We talk Las Vegas art with Fuentes who has lived among street art all his life, beginning in the Casa Blanca neighborhood of Riverside, California, an area he affectionately calls “my little barrio.”

On what makes effective street art: “Simplicity. How quick can you read the message—it’s just like a good logo, especially if you’re on a commute and get the repeated viewings. You can have details as a lot of backstory, but the overall composition has to have a connection. The Life Is Beautiful street art is a simple read, because you can look at it as a whole. If you walk up to it in person then you see the details, and it becomes a different kind of piece. Graffiti is not a simple read. It has so much detail and so much chaos, and it’s supposed to have chaos. It’s supposed to throw your sense off a little bit. It’s supposed to be an invasion.”

His interest in a wall on a warehouse at Coolidge and First Street in the Arts District:“This is probably the most authentic wall that’s going on with the street-art trend, because it’s a little bit of the Life Is Beautiful. It’s a lot of the wheat-paste artists, the stickers, the spontaneous art and not a lot of that older-style graffiti. In terms of street art on a global level, this is what’s getting all the interest. It’s whimsical, not hostile; it’s sort of playful, almost satirical, which fits in with really what Las Vegas is about.”

That wall’s evolution: “It’s a constant dialogue between street artists who are local and from out of the city. You have some people coming in from out of state. And because it’s really a wall that tolerates it, people are getting creative with it. And, if you notice, the taggers are not tolerated, which I think is great. It says a lot about how the city has the potential to really understand what this art means. They’re recognizing the difference between street art and a tag.”

Downtown Murals

Other interesting Las Vegas works: “The Life Is Beautiful street art brands the area as hip. They were just in a U.K. magazine, so it put Las Vegas on this larger street-art map. I think the graffiti stuff is interesting. The 100 Centennial murals are great. The city should keep them up. With the anniversary coming up, they should rededicate the ones that are still here. Don’t let them fade in the sun. This is a little legacy. You can’t let them just deteriorate or dispose of them when you think you’re done. Nobody is going to take your fine art seriously if you treat it like advertising. Maybe you can’t save all the murals. If you only have a budget to save 10 of these murals, pick ’em. That mural program was funded. Why waste the money?”

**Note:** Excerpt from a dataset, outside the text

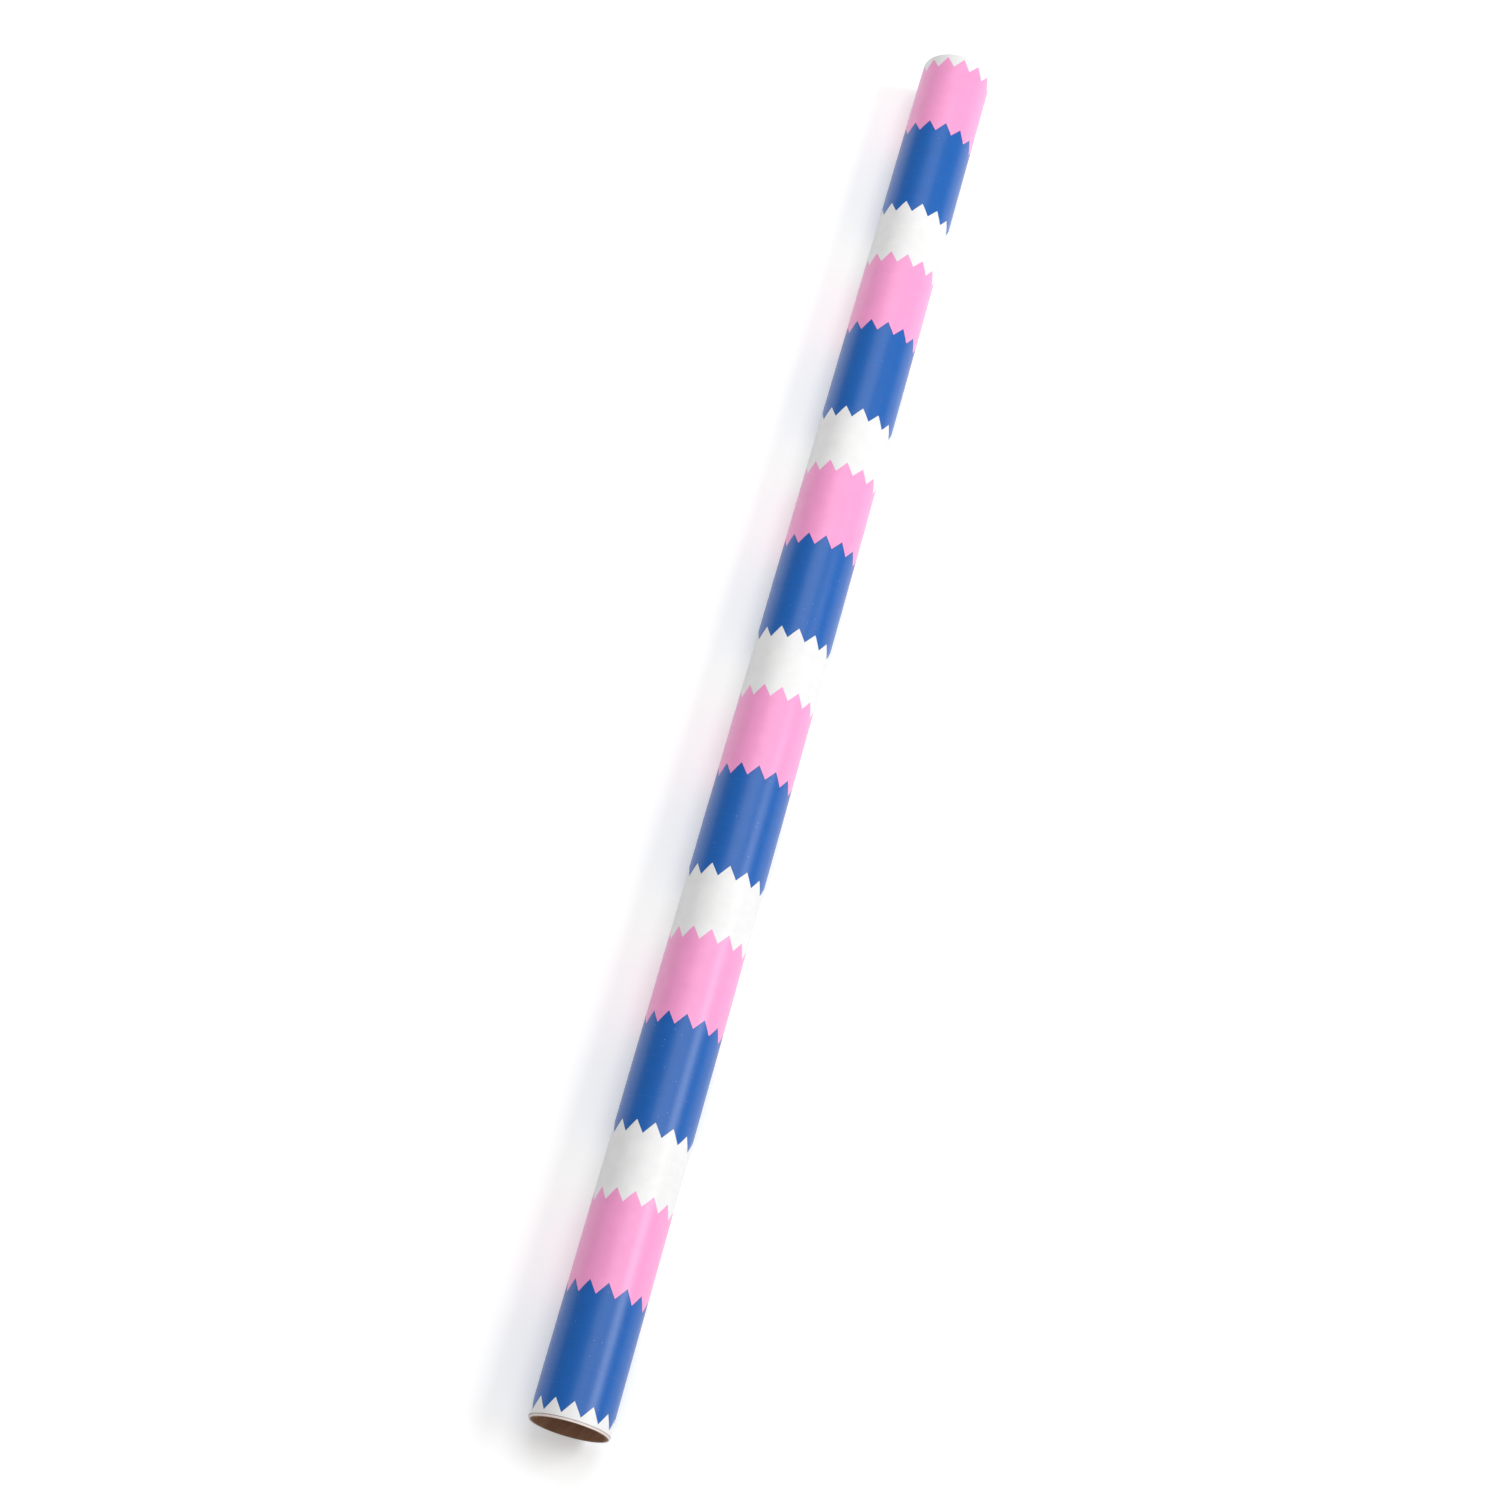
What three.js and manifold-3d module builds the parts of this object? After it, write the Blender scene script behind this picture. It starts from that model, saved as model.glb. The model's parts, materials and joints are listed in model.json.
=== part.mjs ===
// Roll of printed gift wrap: one long sheet of paper wound on a spiral-wound kraft core, with its free
// end held shut by small clear tabs. The free end opens panel by panel, as the curled sheet is peeled.
//
// Millimetres, +Z up. The roll lies along Y on the plane z = 0, with its middle over the origin.
// Angles round the roll start at the top (+Z) and grow towards +X. Every round is drawn with FACETS flat
// sides, one of them centred at the bottom, so that nested pieces lie face to face.
import * as THREE from 'three';
import { mergeVertices } from 'three/addons/utils/BufferGeometryUtils.js';
import Module from 'manifold-3d';

const wasm = await Module();
wasm.setup();

// ---- Driving dimensions ----
const ROLL_LENGTH = 700; // width of the sheet
const CORE_BORE = 30.7; // inside diameter of the kraft core
const CORE_PLY = 0.35; // one ply of kraft board
const PLY_GLUE_LINE = 0.05; // between the two plies
const PLY_LEAD = 105; // one turn of a ply carries it this far along the core
const PLY_SEAM = 0.4; // open joint between the turns of one ply
const LEAD_EDGE_ROOM = 0.25; // between core and paper, where the glue line lies
const WOUND_DEPTH = 0.73; // all the turns under the outer one
const TURN_GAP = 0.05; // air between the wound turns and the outer one
const OUTER_TURN = 0.12; // the outer turn and the free end
const GLUE_THICKNESS = 0.15;
const GLUE_WIDTH = 2.4;
const GLUE_MARGIN = 10; // bare stretch of core at each end of the glue line
const TAB_WIDTH = 19; // tape tab, along the roll
const TAB_THICKNESS = 0.1;
const TAB_GAP = 0.05; // tab to paper
const TAB_LAP = 5.9; // how far a tab reaches past the free edge, round the roll
const TAB_INSET = 50; // roll end to the middle of the tab nearest to it
const EDGE_GAP = 0.3; // between neighbouring panels, and at the free edge

const FACETS = 32;
const TAIL_PANELS = 5; // flat panels that the free end opens into
const TAB_NAMES = ['closure_tab_near', 'closure_tab_middle', 'closure_tab_far'];

// ---- Sizes that follow ----
const STEP = (2 * Math.PI) / FACETS;
const BOTTOM = Math.PI;
const innerPlyIn = CORE_BORE / 2;
const innerPlyOut = innerPlyIn + CORE_PLY;
const outerPlyIn = innerPlyOut + PLY_GLUE_LINE;
const outerPlyOut = outerPlyIn + CORE_PLY;
const woundIn = outerPlyOut + LEAD_EDGE_ROOM;
const woundOut = woundIn + WOUND_DEPTH;
const outerTurnIn = woundOut + TURN_GAP;
const rollRadius = outerTurnIn + OUTER_TURN; // from the axis to the middle of a facet
const halfGapAngle = EDGE_GAP / 2 / rollRadius;
const tailRoot = BOTTOM - STEP / 2; // angle of the first hinge
const freeEdge = tailRoot - TAIL_PANELS * STEP;

// ---- Finishes ----
const kraft = () => new THREE.MeshStandardMaterial({ color: 0x8a6448, roughness: 0.9, metalness: 0 });
const whitePaper = () => new THREE.MeshStandardMaterial({ color: 0xf2f1f0, roughness: 0.6, metalness: 0 });
const printedPaper = () => new THREE.MeshStandardMaterial({ color: 0x2f62ad, roughness: 0.4, metalness: 0 });
const pinkPaper = () => new THREE.MeshStandardMaterial({ color: 0xf79bcf, roughness: 0.4, metalness: 0 });
const glue = () => new THREE.MeshStandardMaterial({ color: 0xe8dcb8, roughness: 0.5, metalness: 0 });
const clearTape = () => new THREE.MeshStandardMaterial({ color: 0xe9eef2, roughness: 0.2, metalness: 0 });

// ---- Helpers ----

// Distance from the axis to the faceted surface at an angle, where `apothem` is the distance to the
// middle of a facet.
function facetRadius(apothem, angle) {
  const fromFacetMiddle = angle - STEP * Math.round(angle / STEP);
  return apothem / Math.cos(fromFacetMiddle);
}

// Point of the faceted surface in the roll's cross-section: x sideways, y up from the axis.
function surfacePoint(apothem, angle) {
  const radius = facetRadius(apothem, angle);
  return new THREE.Vector2(radius * Math.sin(angle), radius * Math.cos(angle));
}

// Faceted arc from angle `from` to angle `to`, with a point at each corner between them.
function facetedArc(apothem, from, to) {
  const points = [surfacePoint(apothem, from)];
  const firstCorner = Math.ceil(from / STEP - 0.5 + 1e-6);
  for (let k = firstCorner; (k + 0.5) * STEP < to - 1e-6; k += 1) {
    points.push(surfacePoint(apothem, (k + 0.5) * STEP));
  }
  points.push(surfacePoint(apothem, to));
  return points;
}

// Prism along Y of a cross-section drawn round the roll's axis.
function prism(shape, length, middle = 0) {
  const geometry = new THREE.ExtrudeGeometry(shape, { depth: length, bevelEnabled: false });
  geometry.rotateX(Math.PI / 2);
  geometry.translate(0, middle + length / 2, rollRadius);
  return geometry;
}

// Open band round part of the roll.
function band(inner, outer, from, to, length, middle = 0) {
  const inside = facetedArc(inner, from, to).reverse();
  return prism(new THREE.Shape([...facetedArc(outer, from, to), ...inside]), length, middle);
}

// Closed tube round the whole roll.
function tube(inner, outer, length) {
  const corners = (apothem) => {
    const points = [];
    for (let k = 0; k < FACETS; k += 1) {
      points.push(surfacePoint(apothem, (k + 0.5) * STEP));
    }
    return points;
  };
  const shape = new THREE.Shape(corners(outer));
  shape.holes.push(new THREE.Path(corners(inner).reverse()));
  return prism(shape, length);
}

function toSolid(geometry) {
  const bare = geometry.clone();
  bare.deleteAttribute('normal');
  bare.deleteAttribute('uv');
  const merged = mergeVertices(bare, 1e-4);
  return new wasm.Manifold(
    new wasm.Mesh({
      numProp: 3,
      vertProperties: Float32Array.from(merged.attributes.position.array),
      triVerts: Uint32Array.from(merged.index.array),
    }),
  );
}

function toGeometry(solid) {
  const mesh = solid.getMesh();
  const geometry = new THREE.BufferGeometry();
  geometry.setAttribute('position', new THREE.BufferAttribute(mesh.vertProperties, 3));
  geometry.setIndex(new THREE.BufferAttribute(mesh.triVerts, 1));
  geometry.computeVertexNormals();
  return geometry;
}

// One ply of the core: a strip of board wound as a screw, edge to edge with a narrow seam, and cut off
// square at both ends of the roll. `phase` is the share of a turn by which its seam is moved on.
function woundPly(inner, outer, phase) {
  const spareTurns = 2;
  const turns = Math.ceil(ROLL_LENGTH / PLY_LEAD) + 2 * spareTurns;
  const steps = turns * FACETS;
  const start = -ROLL_LENGTH / 2 - (spareTurns - phase) * PLY_LEAD;
  const stripWidth = PLY_LEAD - PLY_SEAM;
  const strip = new THREE.BoxGeometry(1, 1, 1, 1, 1, steps);
  const position = strip.attributes.position;
  for (let i = 0; i < position.count; i += 1) {
    const step = Math.round((position.getZ(i) + 0.5) * steps);
    const angle = -(step + 0.5) * STEP;
    const point = surfacePoint(position.getX(i) > 0 ? outer : inner, angle);
    const across = (position.getY(i) + 0.5) * stripWidth;
    position.setXYZ(i, point.x, start + (step / FACETS) * PLY_LEAD + across, rollRadius + point.y);
  }
  const room = 4 * rollRadius;
  const cutToLength = new THREE.BoxGeometry(room, ROLL_LENGTH, room);
  cutToLength.translate(0, 0, rollRadius);
  return toGeometry(toSolid(strip).intersect(toSolid(cutToLength)));
}

const roll = new THREE.Group();

function add(name, geometry, material) {
  const mesh = new THREE.Mesh(geometry, material);
  mesh.name = name;
  roll.add(mesh);
}

// ---- Core ----
function addCore() {
  add('core_inner_ply', woundPly(innerPlyIn, innerPlyOut, 0), kraft());
  add('core_outer_ply', woundPly(outerPlyIn, outerPlyOut, 0.5), kraft());
}

// ---- Line of glue that holds the sheet's first edge to the core, on the facet at the top ----
function addLeadEdgeGlue() {
  const halfAngle = Math.atan(GLUE_WIDTH / 2 / outerPlyOut);
  const inner = outerPlyOut + (LEAD_EDGE_ROOM - GLUE_THICKNESS) / 2;
  const length = ROLL_LENGTH - 2 * GLUE_MARGIN;
  add('lead_edge_glue', band(inner, inner + GLUE_THICKNESS, -halfAngle, halfAngle, length), glue());
}

// ---- Sheet: the turns below, the outer turn, and the panels of its free end ----
function addSheet() {
  add('paper_inner_turns', tube(woundIn, woundOut, ROLL_LENGTH), whitePaper());
  const outerFrom = tailRoot + halfGapAngle;
  const outerTo = 2 * Math.PI + freeEdge - halfGapAngle;
  add('paper_outer_turn', band(outerTurnIn, rollRadius, outerFrom, outerTo, ROLL_LENGTH), printedPaper());
  for (let k = 0; k < TAIL_PANELS; k += 1) {
    const far = tailRoot - k * STEP - halfGapAngle;
    const near = tailRoot - (k + 1) * STEP + halfGapAngle;
    add(`paper_tail_${k + 1}`, band(outerTurnIn, rollRadius, near, far, ROLL_LENGTH), pinkPaper());
  }
}

// ---- Tabs stuck over the free edge, one near each end and one in the middle ----
function addTabs() {
  const inner = rollRadius + TAB_GAP;
  const from = freeEdge - TAB_LAP / rollRadius;
  const to = freeEdge + STEP - halfGapAngle;
  const spacing = (ROLL_LENGTH - 2 * TAB_INSET) / (TAB_NAMES.length - 1);
  TAB_NAMES.forEach((name, k) => {
    const middle = TAB_INSET - ROLL_LENGTH / 2 + k * spacing;
    add(name, band(inner, inner + TAB_THICKNESS, from, to, TAB_WIDTH, middle), clearTape());
  });
}

addCore();
addLeadEdgeGlue();
addSheet();
addTabs();

export default roll;
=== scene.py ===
"""Looks of a roll of printed gift wrap: a long paper sheet wound on a spiral-wound kraft core.

Metres, +Z up, the roll along Y. Angles start at the top of the roll and grow towards +X. A wound angle
goes on past a full turn, and follows the sheet inwards turn after turn.
"""

import json
import logging
import math
from collections.abc import Callable, Iterable, Sequence
from dataclasses import dataclass, field
from enum import Enum

import bmesh
import bpy
from mathutils import Euler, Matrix, Quaternion, Vector, noise

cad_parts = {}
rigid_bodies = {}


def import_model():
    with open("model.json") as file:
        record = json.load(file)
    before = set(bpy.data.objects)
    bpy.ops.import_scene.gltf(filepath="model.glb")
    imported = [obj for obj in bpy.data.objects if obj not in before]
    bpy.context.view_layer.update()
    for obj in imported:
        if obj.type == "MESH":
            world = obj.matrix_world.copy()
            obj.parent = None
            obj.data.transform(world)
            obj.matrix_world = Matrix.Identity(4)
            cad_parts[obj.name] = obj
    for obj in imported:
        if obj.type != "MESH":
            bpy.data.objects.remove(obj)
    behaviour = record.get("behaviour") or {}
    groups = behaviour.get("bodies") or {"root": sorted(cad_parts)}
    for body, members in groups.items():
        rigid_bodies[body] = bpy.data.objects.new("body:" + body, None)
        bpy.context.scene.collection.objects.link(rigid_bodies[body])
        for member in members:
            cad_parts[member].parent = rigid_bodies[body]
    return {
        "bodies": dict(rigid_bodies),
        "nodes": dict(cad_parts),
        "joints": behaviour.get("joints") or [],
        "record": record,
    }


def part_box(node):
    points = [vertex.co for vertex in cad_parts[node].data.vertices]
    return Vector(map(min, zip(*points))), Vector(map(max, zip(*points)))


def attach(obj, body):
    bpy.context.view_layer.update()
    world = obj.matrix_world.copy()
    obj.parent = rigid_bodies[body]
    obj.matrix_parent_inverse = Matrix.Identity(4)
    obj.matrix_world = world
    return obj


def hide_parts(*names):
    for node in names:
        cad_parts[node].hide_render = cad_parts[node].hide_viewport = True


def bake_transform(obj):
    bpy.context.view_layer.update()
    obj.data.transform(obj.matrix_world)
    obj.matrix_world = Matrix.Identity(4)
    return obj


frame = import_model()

LOG = logging.getLogger("gift_wrap_roll")
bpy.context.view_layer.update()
MM = 0.001
TURN = 2 * math.pi
UV_NAME = "Surface"

Colour = tuple[float, float, float, float]
Triple = tuple[float, float, float]
Tree = bpy.types.NodeTree
Node = bpy.types.Node
Socket = bpy.types.NodeSocket
Sockets = bpy.types.bpy_prop_collection


def eased(share: float) -> float:
    """A smooth step from 0 to 1 while the share goes from 0 to 1, flat outside."""
    held = min(1.0, max(0.0, share))
    return held * held * (3 - 2 * held)


# ---------------------------------------------------------------- the frame


@dataclass(frozen=True)
class Bend:
    """One hinge line of the sheet's free end.

    Attributes:
        parent: Body on the side of the roll.
        child: Body that turns on the line.
        node: The child's CAD node.
        angle: Where the line lies round the roll.
    """

    parent: str
    child: str
    node: str
    angle: float


@dataclass(frozen=True)
class RollFrame:
    """Where the roll's round surfaces and hinge lines lie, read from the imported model.

    Attributes:
        axis_height: Height of the roll's axis.
        radius: Outside of the roll.
        half_length: Half the roll's length.
        core_out: Outside of the core.
        liner_out: Outside of the core's inner ply.
        facet: Angle from one hinge line to the next.
        bends: The hinge lines, from the roll to the free edge.
    """

    axis_height: float
    radius: float
    half_length: float
    core_out: float
    liner_out: float
    facet: float
    bends: tuple[Bend, ...]

    @classmethod
    def read(cls, loaded: dict) -> "RollFrame":
        """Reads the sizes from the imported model's boxes and joints."""
        low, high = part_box("paper_outer_turn")
        axis_height = (low.z + high.z) / 2
        bends = []
        for joint in loaded["joints"]:
            x, _, z = joint["pos_m"]
            node = "paper_" + joint["child"]
            bends.append(Bend(joint["parent"], joint["child"], node, math.atan2(x, z - axis_height)))
        return cls(
            axis_height=axis_height,
            radius=(high.z - low.z) / 2,
            half_length=(high.y - low.y) / 2,
            core_out=cls.half_height("core_outer_ply"),
            liner_out=cls.half_height("core_inner_ply"),
            facet=bends[0].angle - bends[1].angle,
            bends=tuple(bends),
        )

    @staticmethod
    def half_height(node: str) -> float:
        """Half the height of a CAD node's box."""
        low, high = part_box(node)
        return (high.z - low.z) / 2

    @property
    def free_edge(self) -> float:
        """Angle of the sheet's free edge."""
        return self.bends[-1].angle - self.facet

    def point(self, radius: float, angle: float, y: float = 0.0) -> Vector:
        """The point at a radius from the roll's axis, an angle, and a place along the roll."""
        return Vector((radius * math.sin(angle), y, self.axis_height + radius * math.cos(angle)))

    def radial(self, place: Vector) -> Vector:
        """Unit vector from the roll's axis out to a place."""
        return Vector((place.x, 0.0, place.z - self.axis_height)).normalized()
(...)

Why some fine artists look down on street artists: “Maybe because they’re not trained. Or the stuff looks too much like graphic design or illustration, but it’s not really that common. I find that less and less. But I think you could say the same thing the other way. There are street artists who don’t look very well upon people who will stick their art in a gallery. That goes back to Mexican muralism or the idea about art coming to the people, to the masses, and that gallery art is elitism.”

Life Is Beautiful Murals

What Las Vegas is missing in terms of street art: “Ethnic murals. You have a large Hawaiian population here; there should be a mural about them somewhere. You have North Las Vegas with a big Latino community. There’s probably a great place for a mural in Chinatown. You could have a great Mormon mural. You could have a mural about mining. You could come out with a really beautiful curated mural program. I would even be happy with a cool Rat Pack mural that’s not on the side of a souvenir stand. How could they not have done a Howard Hughes mural in Summerlin? Who’s the first librarian in town? That’s worth a mural.”

Public art programs: “The county does it better [than the city]. The county looks at what public art is, and they ask questions. They look into it. They realize they have an infrastructure. They work with designers ahead of time. They look at what other counties are doing.”

The art museum thing: “Nevada Museum of Art should have a Downtown component, a satellite down here. Why don’t they? They have a legacy of 84 years of collections.”